Dalam bentuk aktivisme, nalar irfani menjelma dalam bentuk istiqashah, tarekat (baik yang muktabarah maupun ghaira muktabarah), zikir lokal, interlokal, maupun nasional, dan berbagai bentuk pencarian aspek esoterisme Islam lainnya. Aspek yang popular dari nalar irfani akan menghasilkan zikir, ratapan, tobat nasional, munajat-munajat, dan training ESQ. Sementara aspek yang filosofis dari nalar ini menghasilkan khazanah mistisisme Islam yang spekulatif seperti ditunjukkan al-Ghazali, Jalaluddin Rumi, maupun Ibnu Arabi.

Yang sial adalah nalar burhani. Nalar ini tidak terlalu berhasil membumi di dunia Islam kecuali di masa keemasannya. Ia minggat ke Eropa setelah menguatnya neo-Hanbalisme di dunia Islam, dan tak pernah balik sampai kini.

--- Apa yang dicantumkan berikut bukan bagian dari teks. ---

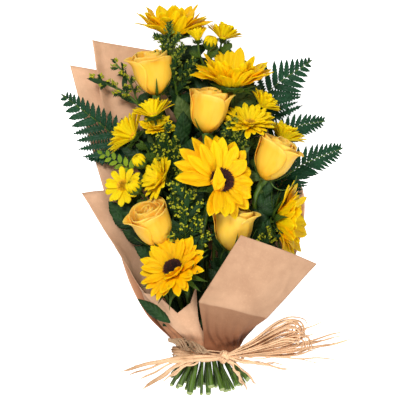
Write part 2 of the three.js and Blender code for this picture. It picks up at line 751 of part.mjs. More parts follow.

Nalar ilmiah inilah yang redup dan tak kunjung bersinar di dunia Islam. Sudah sejak lama ia tidak mendapat tempat yang layak di ranah-ranah pendidikan dan kebudayaan Islam, bahkan sampai kini. Di sektor ekonomi-politik pun, nalar ini tak menjadi acuan.

Al-Jabiri tampak berupaya keras untuk menyalakan kembali pelita nalar ini lewat kajian ulangnya terhadap karya-karya intelektual klasik Islam seperti Ibnu Rusyd (bidang filsafat), Ibnu Khaldun (bidang sejarah), maupu as-Syathibi (bidang hukum/fikih). Ia punya impian besar agar peradaban Islam dibangun atas fondasi rasionalitas ilmu pengetahuan, bukan legalisme dan formalisme hukum agama dan non-agama, ataupun racauan mistikus mabuk.

Justru karena itulah dia dituduh sebagai fanatis Ibnu Rusyd dan mengidap sindrom egosentrisme sektoral dalam menelaah khazanah intelektualisme Islam. Dalam buku Hiwar al-Masyriq wa al-Maghrib (Polemik Intelektual Timur Arab dan Barat Arab), dia dianggap kurang fair karena menganggap khazanah intelektualisme Islam di kawasan Maghribi lebih rasional dari kompatriotnya di kawasan timur Arab.

Al-Jabiri dianggap kurang apresiatif terhadap Ibnu Sina, al-Farabi, al-Ghazali, dan pencapaian-pencapaian intelektualisme kawasan Arab sebelah timur, dan hanya memuji-muji Ibnu Rusyd, Ibnu Khaldun, as-Syathibi, dan bahkan Ibnu Hazm yang dikenal sebagai seorang legalis-formalis.

Terlepas dari polemik di atas, obsesi al-Jabiri untuk menghidupkan ilmu-ilmu rasional Islam (ihya `ulum al-`aql) pantas disambut dan dilanjutkan lebih giat lagi. Sudah nyata di dunia Islam bahwa proyek menghidupan ilmu-ilmu agama (ihya `ulum ad-din) al-Ghazali yang bersifat bayani dan irfani sudah sukses gilang-gemilang dan begitu hegemonik.

Hegemoninya itu mendominasi hampir semua sektor pendidikan dan kebudayaan masyarakat Islam, sehingga umat Islam sulit untuk keluar sejengkal pun dari pantauan radar keduanya. Al-Jabiri dalam hal ini juga merekomendasikan kita untuk menjadi anshar Ibnu Rusyd daripada Ibnu Hanbal dan al-Ghazali.

Umat Islam sudah terlalu banyak mengonsumsi ilmu-ilmu yang dihafalkan dan diwariskan secara turun-temurun. Juga terlalu banyak menghabiskan waktu untuk menyingkap rahasia dan hikmah ilahiah di alam raya. Sudah pada tempatnya untuk memberikan porsi lebih banyak kepada aktivitas penalaran agar ciri khas manusia sebagai “makhluk yang bertindak berdasarkan ide”—sebagaimana dikatakan filsuf Ibnu Bajah—dapat teralisasi.

Jika tidak, isi otak umat Islam tak akan lebih dari susunan huruf dan biji tasbih tanpa ditemukannya bukti bahwa otak itu pernah bekerja sebagaimana mestinya. Sebuah harapan yang gampang diucapkan, tapi tidak mudah diwujudkan, bukan?!